The mount pokes above the crater rim surrounding it, suggesting that it formed after the crater did. Moreover, it shows clear signs of sedimentation – meaning that the material that formed it was carried there from somewhere else, either by wind or liquid water.

And that is its allure.

The 100-mile-wide crater might once have contained a Martian sea, scientists theorize.

Far away on the planes of Meridiani, the Opportunity rover sent to Mars in 2003 has pored over layers of Martian soil reshaped by water – but the craters which it has scoured are comparatively shallow, no more than 60 feet deep. At Gale, the entire mountain could bear testimony to the history and action of liquid water on Mars.

For geologists, this is a virtual pot of gold at the end of the nine-month flight. Sedimentary layers are laid down chronologically, with the oldest layers at the bottom. With perhaps 1,000 feet of layers to drill, prod, and analyze during the first martian year (687 Earth days), geologists think they have a virtual textbook before them in the Gale crater mountain.

“It’s like the Grand Canyon,” said John Grotzinger, Mars Science Laboratory project scientist at the Jet Propulsion Laboratory in Pasadena, Calif., at the news conference.

“You start at the bottom and go to the top, and it reads like a novel. We think that Gale is going to be a great novel to learn the environmental history” of Mars, he added.

Even from images taken by the orbiting Mars Reconnaissance Orbiter, the story looks intriguing.

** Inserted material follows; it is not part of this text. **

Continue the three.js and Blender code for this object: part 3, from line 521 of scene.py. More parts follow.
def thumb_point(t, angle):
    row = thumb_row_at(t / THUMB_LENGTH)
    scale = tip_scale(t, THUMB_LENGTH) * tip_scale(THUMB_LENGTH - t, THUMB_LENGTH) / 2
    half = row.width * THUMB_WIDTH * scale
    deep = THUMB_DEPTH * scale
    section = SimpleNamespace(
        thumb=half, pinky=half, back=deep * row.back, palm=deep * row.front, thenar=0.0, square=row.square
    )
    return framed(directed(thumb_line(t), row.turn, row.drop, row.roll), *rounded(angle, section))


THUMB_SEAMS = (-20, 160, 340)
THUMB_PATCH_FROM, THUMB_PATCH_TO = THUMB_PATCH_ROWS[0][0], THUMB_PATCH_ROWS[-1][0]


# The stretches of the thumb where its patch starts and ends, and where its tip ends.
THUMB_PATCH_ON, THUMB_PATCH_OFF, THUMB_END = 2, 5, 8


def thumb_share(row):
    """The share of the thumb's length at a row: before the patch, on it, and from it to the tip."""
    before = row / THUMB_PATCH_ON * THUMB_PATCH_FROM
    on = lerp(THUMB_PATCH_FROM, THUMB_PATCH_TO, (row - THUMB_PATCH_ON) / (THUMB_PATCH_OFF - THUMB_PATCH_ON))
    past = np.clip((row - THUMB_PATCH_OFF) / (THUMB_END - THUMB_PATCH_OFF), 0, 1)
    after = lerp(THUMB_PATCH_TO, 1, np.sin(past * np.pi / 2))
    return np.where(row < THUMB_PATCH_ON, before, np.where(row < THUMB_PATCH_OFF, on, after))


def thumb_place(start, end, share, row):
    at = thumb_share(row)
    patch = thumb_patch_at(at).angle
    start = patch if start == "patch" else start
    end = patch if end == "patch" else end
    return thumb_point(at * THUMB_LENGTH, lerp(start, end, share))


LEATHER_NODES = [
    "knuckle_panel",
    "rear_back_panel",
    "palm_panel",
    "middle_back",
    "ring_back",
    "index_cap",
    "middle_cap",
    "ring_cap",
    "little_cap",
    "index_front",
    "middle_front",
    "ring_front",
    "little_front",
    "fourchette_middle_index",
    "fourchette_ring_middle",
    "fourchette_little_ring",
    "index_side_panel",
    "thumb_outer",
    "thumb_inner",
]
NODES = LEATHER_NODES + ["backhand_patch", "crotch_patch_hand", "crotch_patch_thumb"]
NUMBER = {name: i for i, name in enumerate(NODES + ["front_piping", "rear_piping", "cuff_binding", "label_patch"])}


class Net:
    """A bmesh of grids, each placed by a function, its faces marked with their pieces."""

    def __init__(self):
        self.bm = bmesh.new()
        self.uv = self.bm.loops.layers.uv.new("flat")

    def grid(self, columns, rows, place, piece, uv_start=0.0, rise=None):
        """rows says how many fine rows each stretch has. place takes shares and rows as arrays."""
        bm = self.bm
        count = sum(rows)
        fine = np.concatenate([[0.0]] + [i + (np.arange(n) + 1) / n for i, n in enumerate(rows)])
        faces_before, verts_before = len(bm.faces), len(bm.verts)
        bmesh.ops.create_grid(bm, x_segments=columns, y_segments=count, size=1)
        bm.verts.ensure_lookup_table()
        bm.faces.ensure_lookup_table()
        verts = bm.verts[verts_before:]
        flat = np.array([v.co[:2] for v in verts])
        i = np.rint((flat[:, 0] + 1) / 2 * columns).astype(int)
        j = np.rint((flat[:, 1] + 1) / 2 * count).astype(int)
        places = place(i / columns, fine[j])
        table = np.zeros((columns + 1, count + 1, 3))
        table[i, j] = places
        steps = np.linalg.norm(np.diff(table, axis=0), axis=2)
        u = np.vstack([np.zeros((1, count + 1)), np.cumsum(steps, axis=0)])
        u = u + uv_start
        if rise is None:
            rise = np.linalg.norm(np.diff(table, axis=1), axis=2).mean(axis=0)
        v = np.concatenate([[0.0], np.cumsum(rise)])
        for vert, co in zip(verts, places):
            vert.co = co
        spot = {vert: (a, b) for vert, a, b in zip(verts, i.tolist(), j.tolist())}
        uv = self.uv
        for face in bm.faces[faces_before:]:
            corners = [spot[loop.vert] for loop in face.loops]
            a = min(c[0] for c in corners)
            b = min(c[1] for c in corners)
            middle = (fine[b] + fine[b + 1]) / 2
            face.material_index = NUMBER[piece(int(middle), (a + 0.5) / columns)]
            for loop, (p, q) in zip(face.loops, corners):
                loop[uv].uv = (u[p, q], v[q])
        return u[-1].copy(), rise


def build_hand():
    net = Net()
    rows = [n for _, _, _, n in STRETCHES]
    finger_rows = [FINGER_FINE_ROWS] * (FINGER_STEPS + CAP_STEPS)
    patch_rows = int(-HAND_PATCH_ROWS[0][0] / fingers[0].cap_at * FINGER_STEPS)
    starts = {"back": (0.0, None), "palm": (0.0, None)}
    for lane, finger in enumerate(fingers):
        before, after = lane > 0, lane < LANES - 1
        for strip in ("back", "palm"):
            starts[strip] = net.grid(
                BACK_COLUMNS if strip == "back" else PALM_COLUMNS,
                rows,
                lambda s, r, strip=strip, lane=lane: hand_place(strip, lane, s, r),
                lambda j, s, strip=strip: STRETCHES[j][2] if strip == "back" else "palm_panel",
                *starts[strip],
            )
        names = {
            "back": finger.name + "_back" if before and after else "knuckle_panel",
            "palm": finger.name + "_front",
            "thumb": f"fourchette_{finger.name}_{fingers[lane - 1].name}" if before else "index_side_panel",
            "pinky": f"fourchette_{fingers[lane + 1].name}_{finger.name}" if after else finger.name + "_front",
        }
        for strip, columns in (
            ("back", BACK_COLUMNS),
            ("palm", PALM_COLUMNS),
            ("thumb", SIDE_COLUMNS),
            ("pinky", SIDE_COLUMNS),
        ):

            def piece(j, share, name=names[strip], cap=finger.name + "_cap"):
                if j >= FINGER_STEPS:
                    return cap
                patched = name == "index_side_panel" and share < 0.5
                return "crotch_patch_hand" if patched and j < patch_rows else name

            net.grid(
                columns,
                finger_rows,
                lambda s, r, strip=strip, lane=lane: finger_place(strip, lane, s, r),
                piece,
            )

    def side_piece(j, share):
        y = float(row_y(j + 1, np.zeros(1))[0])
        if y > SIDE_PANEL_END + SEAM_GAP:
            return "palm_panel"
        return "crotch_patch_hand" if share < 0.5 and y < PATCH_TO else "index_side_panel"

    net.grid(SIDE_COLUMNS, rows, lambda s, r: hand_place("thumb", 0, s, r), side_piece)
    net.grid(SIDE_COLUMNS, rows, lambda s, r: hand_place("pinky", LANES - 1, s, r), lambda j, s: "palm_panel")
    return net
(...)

  • The plain on which the rover will land shows traces of an ancient fluvial fan – evidence that water might once have flowed onto the plains and spread out like the fan-shaped deltas of the Nile or the Mississippi River.
  • The rocks at the base of the mountain are clays – rocks typically formed in water.
  • Farther up the slope are sulfates – materials also usually formed by interaction with water.
  • Higher still on the mountain lie so-called cemented fractures – a landscape that looks vaguely like bubble wrap, with rocky prominences interspersed by straight-line fractures. Dr. Grotzinger said the formations appear to be shaped by water and could include basins that collected mineral-rich water in the distant past.

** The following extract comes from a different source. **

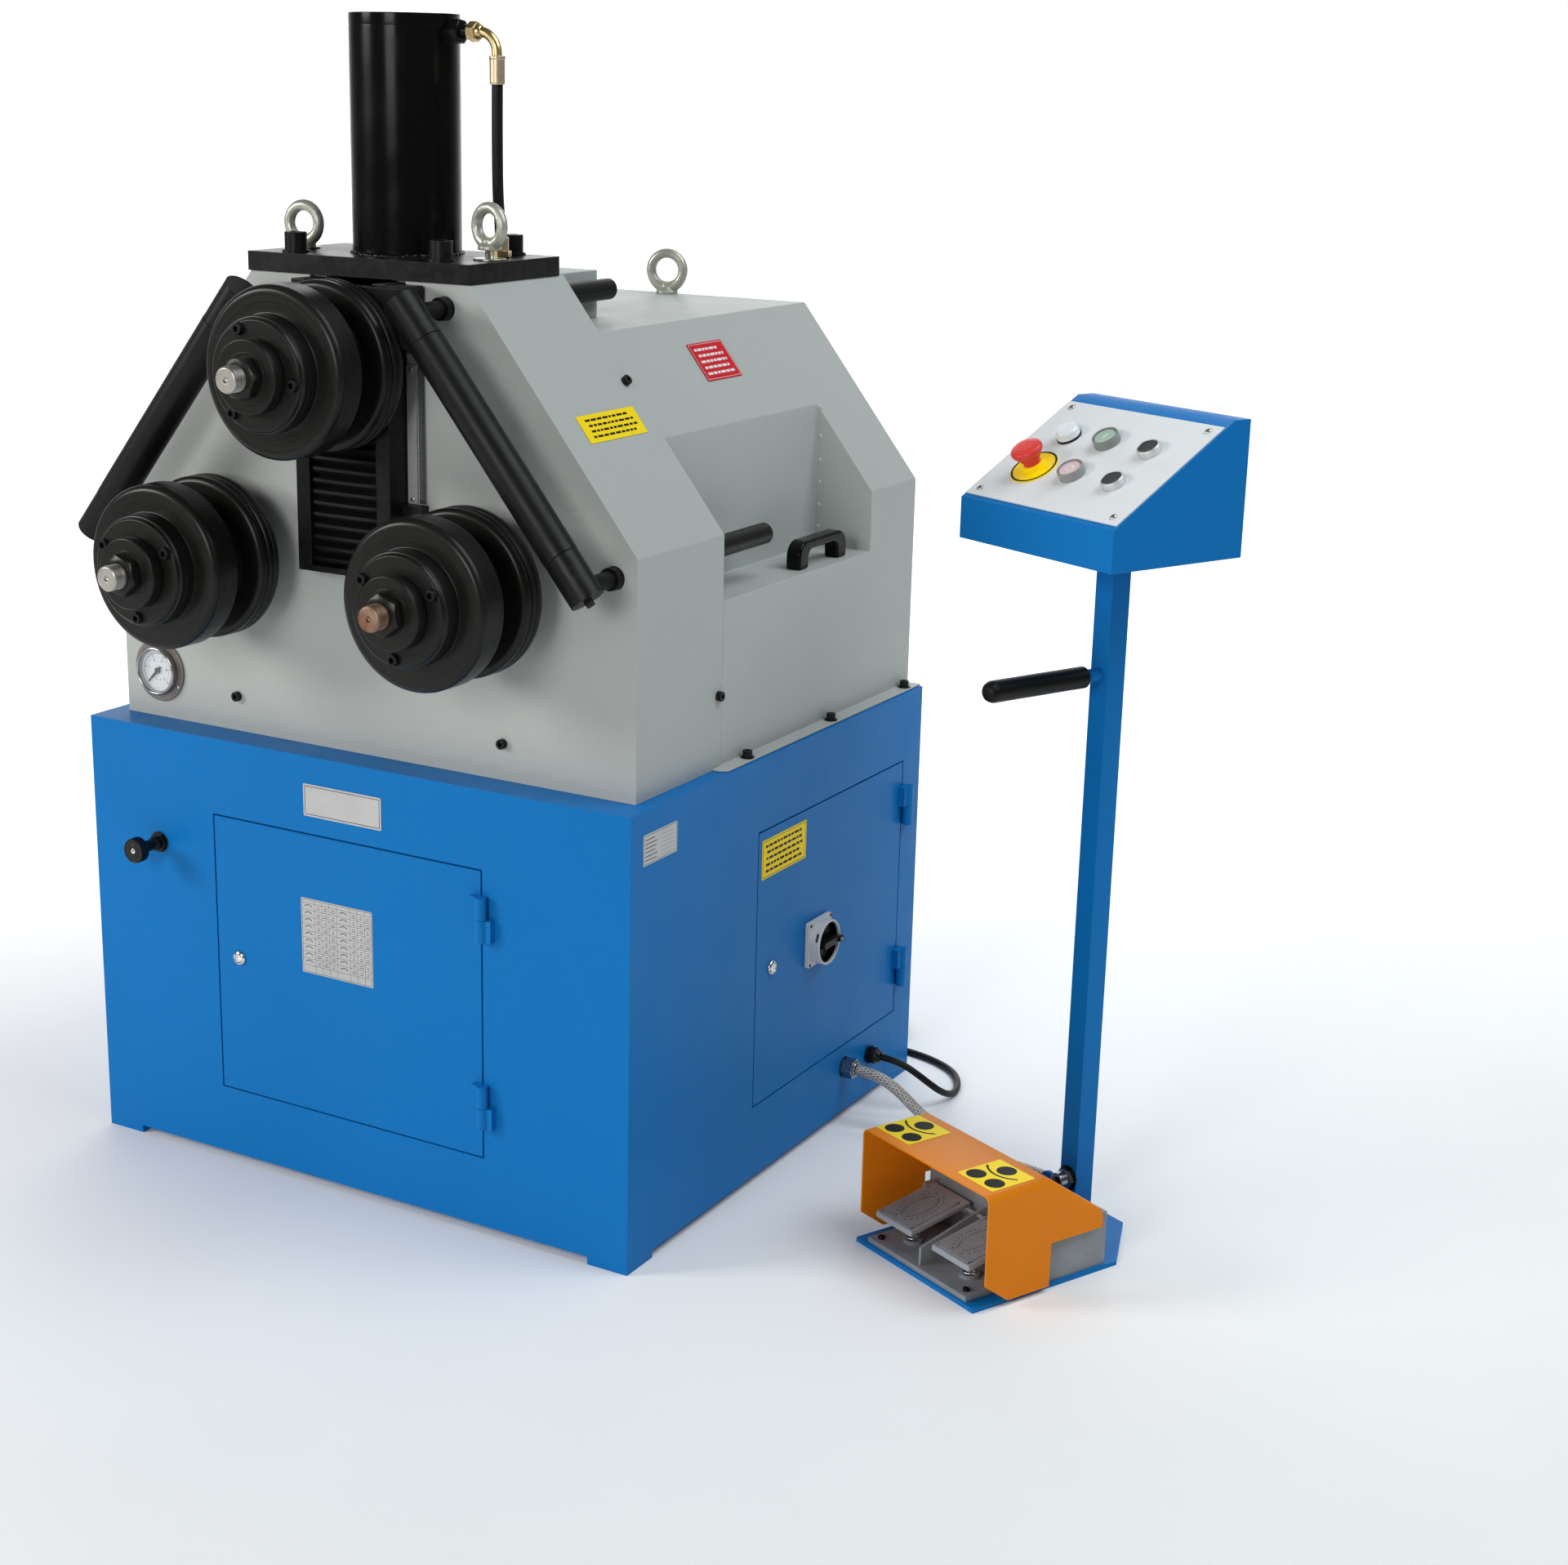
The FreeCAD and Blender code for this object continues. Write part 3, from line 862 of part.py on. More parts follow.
# ---------------------------------------------------------------- foot pedal
ped_mid = P("pedal_middle", 30, "middle of the pedal, to the right of the post")
ped_half = P("pedal_half_width", 97, "half width of the pedal base")
ped_pivot = P("pedal_pivot_height", 58, "treadle pivot above the floor")
wells = ((ped_mid - 56, -256), (ped_mid + 56, -256))
pb = fuse(box(ped_mid - ped_half, ped_mid + ped_half, -297, -80, 6.05, 13, "PedalPlate"),
          box(ped_mid - 112, ped_mid + 112, -184, -80, 6.05, 78, "PedalHousing"),
          *[cyl(ped_mid + e_ * 111, w_, 72, 5, 10.4, "x" if e_ > 0 else "-x", "GuardSpacer") for e_ in (-1, 1) for w_ in (-112, -170)],
          *[cyl(u_, w_, 12, 13, 5, "z", "SpringBoss") for u_, w_ in wells],
          prism([(-291, 12), (-180, 12), (-180, 66), (-196, 64), (-291, 37)], 4, role="YZ_Plane", name="PedalFin"),
          box(ped_mid - ped_half, ped_mid - ped_half + 4.6, -208, -180, 12, 68, "PedalEarLeft"),
          box(ped_mid + ped_half - 4.6, ped_mid + ped_half, -208, -180, 12, 68, "PedalEarRight"),
          name="PedalBaseBlank")
for o in pb.Shapes:
    if o.Name.startswith("PedalFin"):
        place(o, ped_mid - 2, 0, 0)
pivot = cyl(ped_mid - ped_half + 1, -198, ped_pivot, 3, ped_half * 2 - 2, "x", "PedalPin")
pb = cut(fuse(pb, pivot, name="PedalBaseFull"), *[cyl(u_, w_, 8, 9, 30, "z", "SpringWell") for u_, w_ in wells], name="PedalBase")
stand_node(pb, "pedal_base")


def pedal(label, r0, r1):
    # drawn about the pivot, local y forward-back, z up
    tread = prism([(-92, -17), (-92, -8), (-4, 9), (7, 9), (7, 1), (-6, 0)], r1 - r0, role="YZ_Plane", name=label + "Tread")
    hub = cyl(0, 0, 0, 6, r1 - r0, "x", label + "Hub")
    ribs = [box(1.5, r1 - r0 - 1.5, -0.9, 0.9, 0, 1.4, label + "Rib") for _ in range(16)]
    for i, rb in enumerate(ribs):
        t = (i + 0.7) / 16.4
        rb.Placement = FreeCAD.Placement(V(1.5, -92 + 88 * t, -8.3 + 17 * t), FreeCAD.Rotation(V(1, 0, 0), math.degrees(math.atan2(17, 88))))
    for rb in ribs:
        for e in (".Placement.Base.x", ".Placement.Base.y", ".Placement.Base.z"):
            rb.setExpression(e, None)
    b = cut(fuse(tread, hub, *ribs, name=label + "Blank"), cyl(-1, 0, 0, 3 + run_gap.v, r1 - r0 + 2, "x", label + "Bore"), name=label + "Cut")
    off = STAND_ROT.multVec(V(r0, -198, ped_pivot.v))
    return node(b, label, stand_x.v + off.x, stand_y.v + off.y - HALF, ped_pivot.v, STAND_ROT)


pedal("left_pedal", -62.0, 10.0)
pedal("right_pedal", 50.0, 122.0)

gpts = [(-290, 154), (-190, 154), (-98, 90), (-98, 66), (-184, 66), (-184, 7.5), (-252, 7.5), (-290, 36)]
go = prism(gpts, 248, role="YZ_Plane", name="GuardOutside")
place(go, ped_mid - 124, 0, 0)
go = fillet(go, lambda e: e.Length > 60 and e.BoundBox.XLength < 0.01 and abs(abs(e.CenterOfMass.x - ped_mid.v) - 124) < 0.01 and e.CenterOfMass.z > 112, 10, "GuardRound")
gi = prism([(-300, 151.5), (-191, 151.5), (-96, 85.4), (-82, 0), (-300, 0)], 243, role="YZ_Plane", name="GuardInside")
place(gi, ped_mid - 121.5, 0, 0)
gi = fillet(gi, lambda e: e.Length > 60 and e.BoundBox.XLength < 0.01 and abs(abs(e.CenterOfMass.x - ped_mid.v) - 121.5) < 0.01 and e.CenterOfMass.z > 112, 7.5, "GuardInsideRound")
stand_node(cut(go, gi, name="Guard"), "pedal_guard")

# ---------------------------------------------------------------- cords
CONDUIT = [(456, 584, 78), (481, 584.3, 76.8), (505, 586, 68.5), (527, 588.5, 53.5), (549, 590.5, 35), (575, 590, 20.2), (606, 583.5, 11.4), (640, 571, 8.5),
           (678, 554.5, 8.7), (716, 538, 12.8), (750, 522.5, 19.8), (780, 508, 24.5), stand_pt(-38, 0, 26)]
cd = tube(CONDUIT, 8.0, "control_conduit")
node(feature(cd, "Conduit"), "control_conduit")

MAINS = [(457, 659, 72), (479, 659.6, 70.6), (498, 663, 63.5), (513.5, 669.5, 52), (527, 679, 38.5), (536, 693, 25), (540, 711.5, 14.2), (540, 733, 6.8),
         (536, 756.5, 5.3), (526.5, 779, 5.5), (513.5, 800, 5.3), (497, 816, 5.5), (477, 829, 5.3), (453, 839, 5.5), (426, 846.5, 5.3), (396, 849.5, 5.5), (364, 851.5, 5.3),
         (334, 852, 5.3)]
coil_x, coil_y, coil_out, coil_in, coil_high = 300, 912, 65, 45, 40
coil_core = Part.makeCylinder(coil_out, 60, V(coil_x, coil_y, -5))
mc = tube(MAINS, 5.0, "mains_cable").cut(coil_core)
tail = Part.makeCylinder(5.0, 60, V(301, 852, 27.3), V(-1, 0, 0)).cut(coil_core)
tail = Part.makeCompound([t for t in tail.Solids if t.CenterOfMass.x < 300])
print("mains tail", [round(t.Volume) for t in tail.Solids], "main", [round(t.Volume) for t in mc.Solids])
node(feature(Part.makeCompound([mc.Solids[0], tail.Solids[0]]), "Mains"), "mains_cable")
coil = cut(cyl(coil_x, coil_y, 0.3, coil_out, coil_high, "z", "CoilOuter"), cyl(coil_x, coil_y, -1, coil_in, 60, "z", "CoilInner"), name="Coil")
node(coil, "mains_coil")
plug = lathe([(0, 0), (8, 0), (11, 26), (21, 36), (23, 40), (23, 82), (27, 86), (27, 122), (24, 122), (24, 96), (0, 96)], "PlugBody")
pins = [cyl(15 * math.cos(math.radians(a)), 15 * math.sin(math.radians(a)), 95, 2.8, 22, "z", "PlugPin") for a in (90, 162, 234, 306, 18)]
pg = group(fuse(plug, *pins, name="PlugFuse"), name="Plug")
node(pg, "mains_plug", 241, 852 - HALF, 27.3, FreeCAD.Rotation(V(0, 1, 0), -90))

# ---------------------------------------------------------------- write
doc.recompute()
bad = [o.Name for o in doc.Objects if any(s in ("Invalid", "Error") for s in o.State)]
if bad:
    raise RuntimeError("failed objects: %s" % bad)
os.makedirs("parts", exist_ok=True)
for f in os.listdir("parts"):
    if f.endswith(".step"):
        os.remove(os.path.join("parts", f))
for label, o in NODES.items():
    s = o.Shape
    if s.isNull() or not s.isValid() or s.Volume <= 0:
        raise RuntimeError("bad shape: " + label)
    s.exportStep(os.path.join("parts", label + ".step"))
print(len(NODES), "sub-parts")
for label, o in NODES.items():
    b = o.Shape.BoundBox
    print("%-22s solids %3d  vol %10.0f  x %8.1f %8.1f  y %8.1f %8.1f  z %8.1f %8.1f" % (label, len(o.Shape.Solids), o.Shape.Volume, b.XMin, b.XMax, b.YMin, b.YMax, b.ZMin, b.ZMax))
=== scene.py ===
import json
import math
import random
import bmesh
import bpy
from mathutils import Matrix, Vector, noise

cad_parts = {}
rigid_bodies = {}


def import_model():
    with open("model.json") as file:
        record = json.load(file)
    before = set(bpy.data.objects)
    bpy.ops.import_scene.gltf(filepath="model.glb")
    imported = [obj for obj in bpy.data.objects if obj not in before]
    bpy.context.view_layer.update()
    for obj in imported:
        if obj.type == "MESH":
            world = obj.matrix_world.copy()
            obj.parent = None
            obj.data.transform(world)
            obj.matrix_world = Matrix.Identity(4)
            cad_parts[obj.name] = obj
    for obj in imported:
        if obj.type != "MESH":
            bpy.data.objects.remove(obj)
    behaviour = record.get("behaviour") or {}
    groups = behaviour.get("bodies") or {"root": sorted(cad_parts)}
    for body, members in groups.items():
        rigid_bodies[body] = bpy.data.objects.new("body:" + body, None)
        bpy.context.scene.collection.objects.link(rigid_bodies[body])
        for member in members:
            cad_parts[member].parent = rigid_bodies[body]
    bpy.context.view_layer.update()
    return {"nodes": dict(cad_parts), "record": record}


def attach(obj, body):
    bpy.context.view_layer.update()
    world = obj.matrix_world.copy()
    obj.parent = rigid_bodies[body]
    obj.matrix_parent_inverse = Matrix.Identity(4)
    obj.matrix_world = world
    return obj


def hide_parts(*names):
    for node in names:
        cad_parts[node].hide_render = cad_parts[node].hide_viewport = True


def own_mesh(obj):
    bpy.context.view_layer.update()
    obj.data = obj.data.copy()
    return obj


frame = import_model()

random.seed(7)
HALF = 397.5
BODY = {n: b for b, ns in frame["record"]["behaviour"]["bodies"].items() for n in ns}
col = bpy.context.scene.collection


def P(x, y, z):
    """Millimetres behind the cabinet's front face to metres in the row frame."""
    return Vector((x / 1000.0, (y - HALF) / 1000.0, z / 1000.0))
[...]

And beyond is the summit. Team members were careful to stress that summiting the mountain is not a goal of the mission. Scientists are not going to push the pedal and race the rover to the summit to see the sunset. Curiosity might stay in one spot for six months, if it finds something that transforms our understanding of where life could have existed on the Red Planet.

Engineers have given the rover a warranty of two Earth years – after that, any science is a bonus. The Curiosity team would like at least to get the rover to the cemented fractures by then.

But Opportunity’s “primary mission” ran out in 2004, and it’s still trundling across Mars. So there’s hope that Curiosity could be similarly long-lived.

To this end, the science team convened a “Gale Summit Team” to see if it would even be possible to navigate the rover to the top of the mountain. It is. The team found several possible ascent routes. But when Grotzinger talked about the summit, he threw out a hypothetical timeline of 10 years.

If Curiosity were to last that long, a summit run would almost certainly be a victory lap.

Says Grotzinger, Gale crater may have an “exceptionally high diversity of many different kinds of habitable environments.”